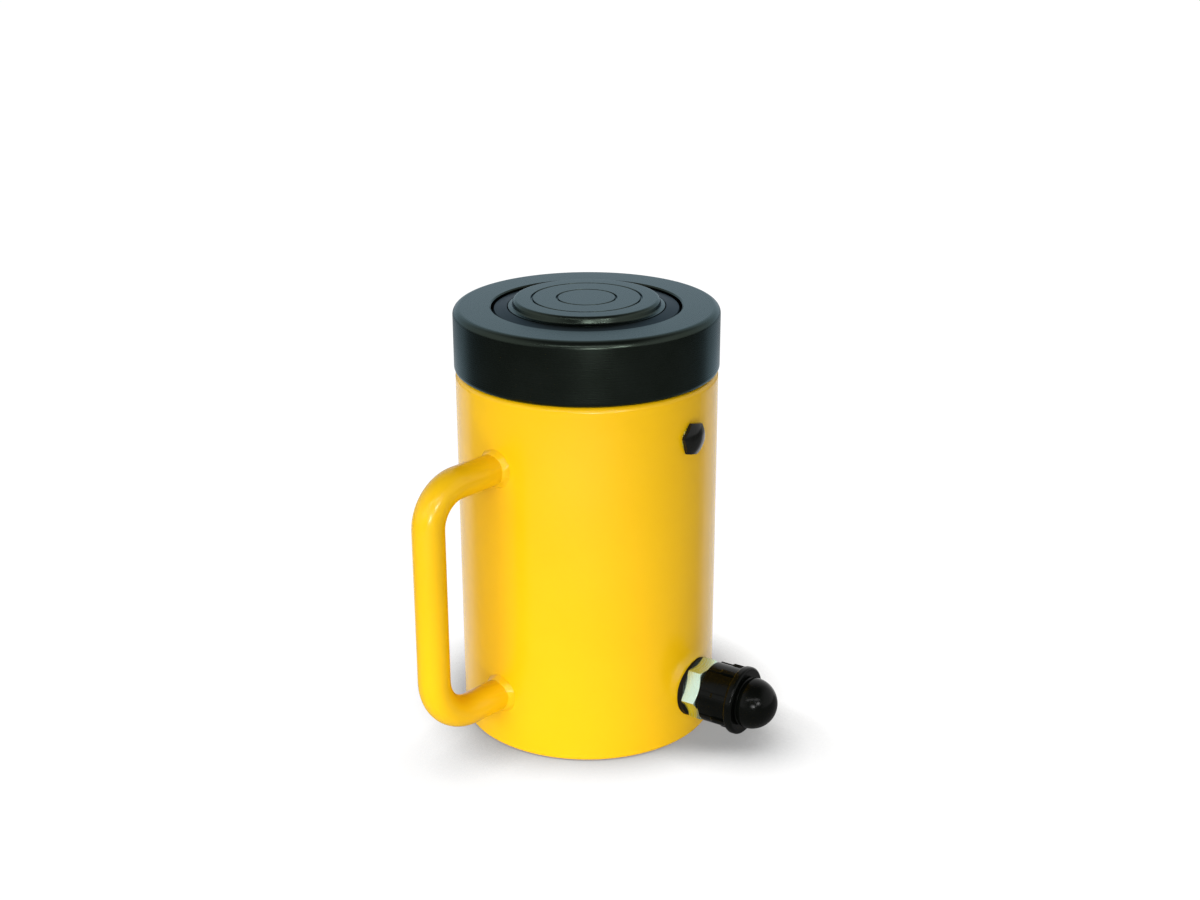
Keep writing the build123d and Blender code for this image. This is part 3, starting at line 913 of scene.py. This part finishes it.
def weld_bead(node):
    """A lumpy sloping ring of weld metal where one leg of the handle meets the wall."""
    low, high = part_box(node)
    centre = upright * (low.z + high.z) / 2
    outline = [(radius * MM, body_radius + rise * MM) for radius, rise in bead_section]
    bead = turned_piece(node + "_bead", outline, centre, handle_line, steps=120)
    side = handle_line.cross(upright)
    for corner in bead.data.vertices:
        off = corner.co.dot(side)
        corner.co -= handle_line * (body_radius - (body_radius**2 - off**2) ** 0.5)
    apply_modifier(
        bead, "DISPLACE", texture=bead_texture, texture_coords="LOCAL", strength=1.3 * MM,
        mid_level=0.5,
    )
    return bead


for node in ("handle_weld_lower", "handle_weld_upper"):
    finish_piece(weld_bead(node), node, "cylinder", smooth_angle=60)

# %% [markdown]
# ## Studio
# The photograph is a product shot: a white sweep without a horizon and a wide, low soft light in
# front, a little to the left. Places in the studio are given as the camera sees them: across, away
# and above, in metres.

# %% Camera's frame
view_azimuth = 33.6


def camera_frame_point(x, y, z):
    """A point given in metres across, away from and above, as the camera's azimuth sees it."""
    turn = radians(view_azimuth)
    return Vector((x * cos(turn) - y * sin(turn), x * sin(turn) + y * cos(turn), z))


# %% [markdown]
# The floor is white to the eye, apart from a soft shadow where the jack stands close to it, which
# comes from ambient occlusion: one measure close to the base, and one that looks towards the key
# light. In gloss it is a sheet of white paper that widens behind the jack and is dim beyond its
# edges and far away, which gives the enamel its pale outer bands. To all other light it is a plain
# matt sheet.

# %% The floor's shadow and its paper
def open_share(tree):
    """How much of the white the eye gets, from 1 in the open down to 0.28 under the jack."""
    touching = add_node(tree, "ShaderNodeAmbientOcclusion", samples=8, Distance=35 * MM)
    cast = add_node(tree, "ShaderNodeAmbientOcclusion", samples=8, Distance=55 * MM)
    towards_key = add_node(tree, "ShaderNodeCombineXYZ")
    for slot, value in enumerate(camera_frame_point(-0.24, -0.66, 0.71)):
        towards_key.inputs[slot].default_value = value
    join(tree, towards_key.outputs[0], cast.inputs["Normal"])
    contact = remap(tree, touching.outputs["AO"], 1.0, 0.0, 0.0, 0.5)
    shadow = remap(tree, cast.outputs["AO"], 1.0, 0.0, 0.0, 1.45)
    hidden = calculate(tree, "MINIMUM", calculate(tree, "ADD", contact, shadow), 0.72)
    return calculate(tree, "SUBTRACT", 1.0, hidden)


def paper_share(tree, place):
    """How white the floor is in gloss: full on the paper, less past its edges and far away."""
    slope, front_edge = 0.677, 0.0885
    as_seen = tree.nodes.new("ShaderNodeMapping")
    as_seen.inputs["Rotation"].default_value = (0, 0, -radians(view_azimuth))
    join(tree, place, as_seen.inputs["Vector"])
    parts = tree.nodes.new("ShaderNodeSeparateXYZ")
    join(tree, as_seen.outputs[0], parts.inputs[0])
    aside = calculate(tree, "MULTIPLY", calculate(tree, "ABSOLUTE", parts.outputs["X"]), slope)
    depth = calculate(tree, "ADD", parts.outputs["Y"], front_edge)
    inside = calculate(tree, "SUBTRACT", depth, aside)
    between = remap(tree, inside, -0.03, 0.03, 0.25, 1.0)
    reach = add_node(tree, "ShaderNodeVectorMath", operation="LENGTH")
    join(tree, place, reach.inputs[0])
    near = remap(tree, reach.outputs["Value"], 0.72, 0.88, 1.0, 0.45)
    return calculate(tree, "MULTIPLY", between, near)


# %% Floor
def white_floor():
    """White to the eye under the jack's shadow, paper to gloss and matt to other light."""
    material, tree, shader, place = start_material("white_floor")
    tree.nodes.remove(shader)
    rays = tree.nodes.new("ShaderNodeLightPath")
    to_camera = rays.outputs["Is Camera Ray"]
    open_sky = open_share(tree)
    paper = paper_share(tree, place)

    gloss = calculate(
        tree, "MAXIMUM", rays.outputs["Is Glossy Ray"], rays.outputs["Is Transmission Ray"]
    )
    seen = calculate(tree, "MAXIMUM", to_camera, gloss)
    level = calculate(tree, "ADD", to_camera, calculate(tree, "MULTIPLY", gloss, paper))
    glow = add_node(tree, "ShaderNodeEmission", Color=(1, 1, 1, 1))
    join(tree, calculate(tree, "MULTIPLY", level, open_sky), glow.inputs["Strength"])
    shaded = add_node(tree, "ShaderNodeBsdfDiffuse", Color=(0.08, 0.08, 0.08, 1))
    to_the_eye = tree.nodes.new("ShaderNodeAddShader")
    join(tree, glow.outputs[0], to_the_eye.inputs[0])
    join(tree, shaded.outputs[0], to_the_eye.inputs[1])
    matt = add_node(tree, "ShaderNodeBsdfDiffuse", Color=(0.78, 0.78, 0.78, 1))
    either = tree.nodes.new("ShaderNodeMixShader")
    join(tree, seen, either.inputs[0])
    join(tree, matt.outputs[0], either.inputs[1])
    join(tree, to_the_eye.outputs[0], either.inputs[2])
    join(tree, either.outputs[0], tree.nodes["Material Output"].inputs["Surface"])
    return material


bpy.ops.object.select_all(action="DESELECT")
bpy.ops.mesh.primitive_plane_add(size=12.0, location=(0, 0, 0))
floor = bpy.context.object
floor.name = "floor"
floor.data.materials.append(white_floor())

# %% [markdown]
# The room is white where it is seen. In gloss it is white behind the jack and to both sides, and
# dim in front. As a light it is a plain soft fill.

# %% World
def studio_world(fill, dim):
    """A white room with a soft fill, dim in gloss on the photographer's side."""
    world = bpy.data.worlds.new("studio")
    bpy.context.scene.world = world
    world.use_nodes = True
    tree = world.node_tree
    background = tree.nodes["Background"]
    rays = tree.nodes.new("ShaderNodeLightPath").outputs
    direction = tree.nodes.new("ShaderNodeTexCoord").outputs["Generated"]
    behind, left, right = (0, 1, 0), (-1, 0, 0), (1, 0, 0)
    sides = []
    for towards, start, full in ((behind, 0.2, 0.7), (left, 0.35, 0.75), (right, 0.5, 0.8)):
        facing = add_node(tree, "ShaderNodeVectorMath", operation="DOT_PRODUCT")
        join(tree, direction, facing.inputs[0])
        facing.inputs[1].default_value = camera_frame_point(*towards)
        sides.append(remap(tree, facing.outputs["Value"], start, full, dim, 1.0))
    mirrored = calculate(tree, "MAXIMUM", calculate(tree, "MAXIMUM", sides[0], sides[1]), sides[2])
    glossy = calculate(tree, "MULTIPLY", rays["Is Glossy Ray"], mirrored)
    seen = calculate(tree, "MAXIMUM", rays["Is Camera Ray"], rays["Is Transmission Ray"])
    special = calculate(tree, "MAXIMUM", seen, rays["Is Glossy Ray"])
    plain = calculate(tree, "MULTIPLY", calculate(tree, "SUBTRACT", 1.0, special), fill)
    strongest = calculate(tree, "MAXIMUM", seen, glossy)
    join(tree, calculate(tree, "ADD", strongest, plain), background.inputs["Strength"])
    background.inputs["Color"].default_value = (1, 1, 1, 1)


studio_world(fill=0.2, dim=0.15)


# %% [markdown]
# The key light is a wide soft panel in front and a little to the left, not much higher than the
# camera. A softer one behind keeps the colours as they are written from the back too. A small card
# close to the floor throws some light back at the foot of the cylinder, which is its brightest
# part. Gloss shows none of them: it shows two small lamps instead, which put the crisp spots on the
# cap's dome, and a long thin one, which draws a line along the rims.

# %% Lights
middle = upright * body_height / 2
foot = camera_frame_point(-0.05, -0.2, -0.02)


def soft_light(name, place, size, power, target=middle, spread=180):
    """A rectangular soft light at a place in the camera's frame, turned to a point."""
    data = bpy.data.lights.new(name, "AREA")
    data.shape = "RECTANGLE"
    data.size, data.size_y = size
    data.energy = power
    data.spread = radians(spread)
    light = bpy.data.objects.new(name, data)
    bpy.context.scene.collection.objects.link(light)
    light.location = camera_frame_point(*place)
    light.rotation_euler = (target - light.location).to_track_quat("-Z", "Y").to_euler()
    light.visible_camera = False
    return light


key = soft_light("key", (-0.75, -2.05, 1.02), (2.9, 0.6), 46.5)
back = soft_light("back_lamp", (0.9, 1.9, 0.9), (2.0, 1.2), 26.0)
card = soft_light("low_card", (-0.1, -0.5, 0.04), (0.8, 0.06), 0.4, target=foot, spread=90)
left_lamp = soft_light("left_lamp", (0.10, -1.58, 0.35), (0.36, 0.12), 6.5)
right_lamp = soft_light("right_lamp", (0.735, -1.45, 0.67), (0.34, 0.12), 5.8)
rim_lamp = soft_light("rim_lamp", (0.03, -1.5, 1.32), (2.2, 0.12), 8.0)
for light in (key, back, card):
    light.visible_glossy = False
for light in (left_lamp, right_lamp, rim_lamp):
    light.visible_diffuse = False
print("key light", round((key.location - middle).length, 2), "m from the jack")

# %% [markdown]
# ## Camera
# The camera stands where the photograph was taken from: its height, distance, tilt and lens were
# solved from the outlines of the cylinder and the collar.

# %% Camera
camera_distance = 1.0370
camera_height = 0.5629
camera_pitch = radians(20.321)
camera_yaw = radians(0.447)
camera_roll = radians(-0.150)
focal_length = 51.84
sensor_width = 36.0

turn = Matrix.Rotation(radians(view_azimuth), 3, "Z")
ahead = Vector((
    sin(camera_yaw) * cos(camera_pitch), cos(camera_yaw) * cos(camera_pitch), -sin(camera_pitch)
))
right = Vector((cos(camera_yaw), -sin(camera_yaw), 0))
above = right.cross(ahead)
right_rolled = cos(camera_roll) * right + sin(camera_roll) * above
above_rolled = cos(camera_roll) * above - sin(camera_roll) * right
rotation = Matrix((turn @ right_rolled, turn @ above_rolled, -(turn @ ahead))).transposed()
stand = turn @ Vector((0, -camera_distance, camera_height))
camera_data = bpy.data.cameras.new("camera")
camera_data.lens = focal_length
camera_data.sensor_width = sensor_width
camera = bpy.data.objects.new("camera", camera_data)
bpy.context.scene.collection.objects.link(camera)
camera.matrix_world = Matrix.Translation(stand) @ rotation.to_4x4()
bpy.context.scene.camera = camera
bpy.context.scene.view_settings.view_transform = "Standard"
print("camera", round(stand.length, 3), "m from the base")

★ ★ ★ ★ ★ ★ ★

** Problem statement **
Everything from the first line of the data through the line containing "# matt sheet." should be echoed exactly. Add nothing.

** Output below **
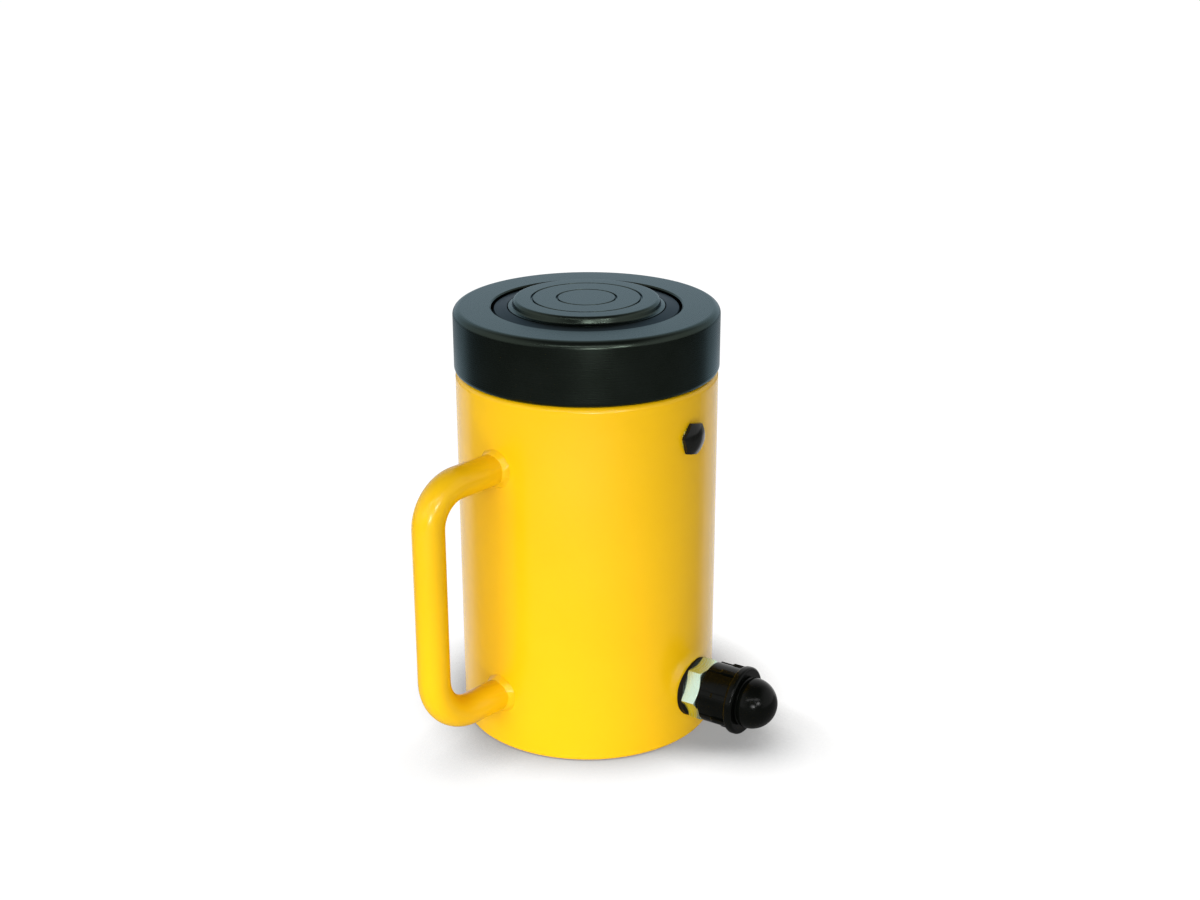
Keep writing the build123d and Blender code for this image. This is part 3, starting at line 913 of scene.py. This part finishes it.
def weld_bead(node):
    """A lumpy sloping ring of weld metal where one leg of the handle meets the wall."""
    low, high = part_box(node)
    centre = upright * (low.z + high.z) / 2
    outline = [(radius * MM, body_radius + rise * MM) for radius, rise in bead_section]
    bead = turned_piece(node + "_bead", outline, centre, handle_line, steps=120)
    side = handle_line.cross(upright)
    for corner in bead.data.vertices:
        off = corner.co.dot(side)
        corner.co -= handle_line * (body_radius - (body_radius**2 - off**2) ** 0.5)
    apply_modifier(
        bead, "DISPLACE", texture=bead_texture, texture_coords="LOCAL", strength=1.3 * MM,
        mid_level=0.5,
    )
    return bead


for node in ("handle_weld_lower", "handle_weld_upper"):
    finish_piece(weld_bead(node), node, "cylinder", smooth_angle=60)

# %% [markdown]
# ## Studio
# The photograph is a product shot: a white sweep without a horizon and a wide, low soft light in
# front, a little to the left. Places in the studio are given as the camera sees them: across, away
# and above, in metres.

# %% Camera's frame
view_azimuth = 33.6


def camera_frame_point(x, y, z):
    """A point given in metres across, away from and above, as the camera's azimuth sees it."""
    turn = radians(view_azimuth)
    return Vector((x * cos(turn) - y * sin(turn), x * sin(turn) + y * cos(turn), z))


# %% [markdown]
# The floor is white to the eye, apart from a soft shadow where the jack stands close to it, which
# comes from ambient occlusion: one measure close to the base, and one that looks towards the key
# light. In gloss it is a sheet of white paper that widens behind the jack and is dim beyond its
# edges and far away, which gives the enamel its pale outer bands. To all other light it is a plain
# matt sheet.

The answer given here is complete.